Pupils will be able to identify:
- What they like or dislike about an artwork
- The skill and media used to create the artwork
- The visual elements that have been developed
- The feelings it evokes
- The intention of the artist or potential meaning behind the artwork (KS2)
Equally, from KS1, pupils will be required to evaluate their own artwork, and that of their peers. Including:
- Which elements were successful
- Where they would like to make improvements
- Which skills they found more challenging and require practice in
- How it reflects the intended style/theme/objective
5.Art History across the world
Each unit of work focusses upon developing a specific skill.
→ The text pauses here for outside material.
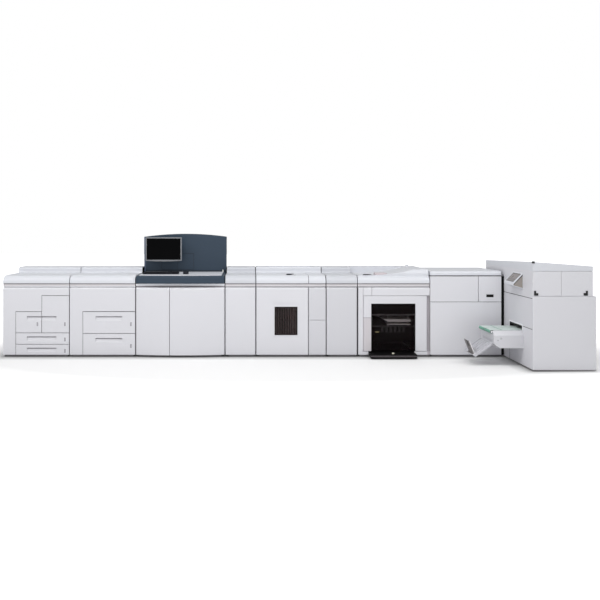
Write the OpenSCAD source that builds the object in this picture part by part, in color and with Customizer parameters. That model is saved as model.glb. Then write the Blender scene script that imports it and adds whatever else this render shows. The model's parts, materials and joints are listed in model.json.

Each unit also uses the artwork of one or more great artist to demonstrate the application of this skill, and provide an artistic style to inspire the pupils’ artwork:
The artists and artistic styles have been carefully selected to ensure that:
- The artwork is accessible to the age-group and can realistically influence/ be replicated in their own artwork
- Pupils gain an understanding of the key characteristics, artists and chronology of different art movements
- Pupils gain understanding of art traditions and developments unique to different cultures around the globe
- Pupils appreciate the intention and impact of significant artworks
- Pupils create artwork in the style of a broad range art movements, art traditions or cultures
Where we recognise a potential gap in pupils’ appreciation or knowledge of a specific artist, cultural art form, or art movement, Art History lessons have been included within a unit to ensure that pupils gain a broad and eclectic picture of art from around the world, and across the ages.
Our curriculum materials also recommend and encourage enrichment opportunities outside of the classroom for our pupils to observe and experience art in its true form.
The Knowledge Organiser is a tool that captures how each of the areas above are covered within each unit of work. It outlines the key visual elements, vocabulary, techniques and influencing artists/styles that we expect our pupils to learn and remember overtime.
The Harris Federation provides training to teachers and Art subject leaders on how to build their knowledge and understanding of the Art curriculum. Teachers can lack confidence in teaching art as a
result of their own art skills. Therefore, training is also provided for teachers to develop their own skill set in different areas of the curriculum, including sculpture, drawing and clay work.
Art Skills: Order of teaching
How will we judge the impact of the art curriculum?
Informed by our intentions, assessment of Art falls into the following areas:
- Competency-level in a skill
- Knowledge and understanding of:
- Techniques and processes
- Artists and designers: their artwork; style and contribution to the art world
- Art History: the chronology and characteristics of art movements and traditions across the world
- Use of specific vocabulary, including the visual elements when:
- Describing a technique or process
- Describing an artwork
- Critiquing their own artwork or that of others
The following areas are assessed in the following ways:
1.Competency-level in a skill:
- Teacher-assessment of pupils’ artwork in lessons
- Teacher-assessment of pupils’ final art pieces
2.Knowledge and understanding:
We test pupils’ ability to recall key knowledge through:
- Retrieval starter exercises
- Retrieval quizzes at the end of a lesson
- In-class questioning
- Low-stakes Tests at the end of a unit
3.Use of specific vocabulary:
- Class discussion
- In-class questioning
- Teacher-assessment of evaluation tasks
- Retrieval quizzes
- Low-stakes tests
We can also gain feedback on the impact of the curriculum, through Pupil voice and parent feedback.
Teachers will also receive feedback on the impact they are having through observation, and Network Events provide an opportunity to share best practice and pupil outcomes across academies within the Federation.